Another finding of the new study was that HLA-matched kidneys given to black recipients who had high blood pressure lasted only half as long as they did in black recipients with other causes of kidney failure.

"This study shows that not even matched grafts work very well in blacks, especially those with [high blood pressure]. We need to work on improving outcome in this group," says Charles F. Shield, MD, who reviewed the study for WebMD. Shield is director of organ transplantation at Via Christi-St. Francis Hospital in Wichita, Kan.

People with unusual tissue types have more difficulty in getting a matched kidney. Only 3% of black patients in TheNew England Journal of Medicine study received a matched kidney, as most donors were white, and black patients tend to be more difficult to match for HLA markers.

"To add some justice to the system, we factor other things into the decision of who gets the kidney, such as waiting time. Children get higher priority," Cecka says. "Unfortunately, those that are on top of the list because they've been waiting the longest are often the worst candidates."

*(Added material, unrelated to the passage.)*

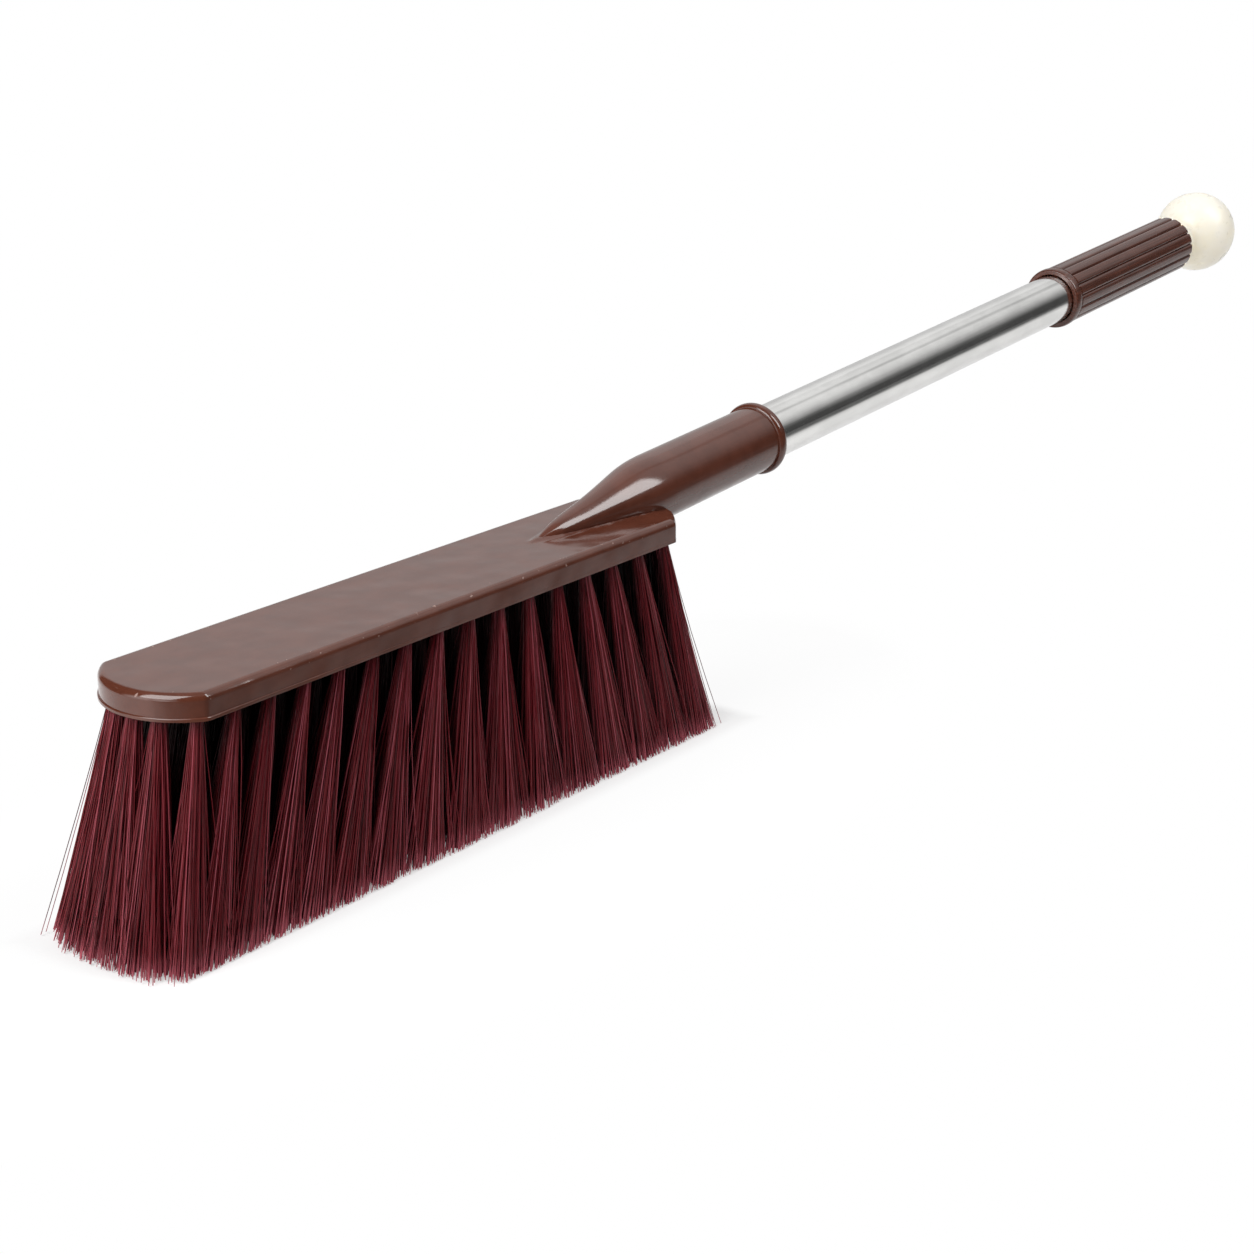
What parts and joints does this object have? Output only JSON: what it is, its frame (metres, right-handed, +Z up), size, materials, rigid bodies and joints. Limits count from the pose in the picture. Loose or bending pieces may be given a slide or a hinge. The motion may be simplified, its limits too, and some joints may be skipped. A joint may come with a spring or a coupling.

The National Allocation Program assigns a set number of points for each of the factors, then determines the best possible match, Cecka explains. Only 20% of donated kidneys find an acceptable HLA match, and the rest get transplanted locally.

The researchers note that age should be among the factors taken into consideration. Many kidneys are from older donors, which could fail prematurely in younger recipients, they say.

"We're studying alternate methods to speed up the waiting time before transplantation," Cecka says. "But the biggest problem is simply that there are more people waiting than there are available kidneys." As of Sept. 30, more than 46,000 people in the U.S. were waiting for kidney transplants, the UNOS says. And in 1999, more than 6,000 patients died while waiting for an organ transplant.

Living donors now make up almost half of kidney donations. Kidneys are donated mostly to blood relatives but also to spouses, friends, and even strangers. Lack of understanding and communication sometimes stops organ donation -- the family is always asked to approve cadaver organ donation -- and may decline unless their relative's wishes were clear.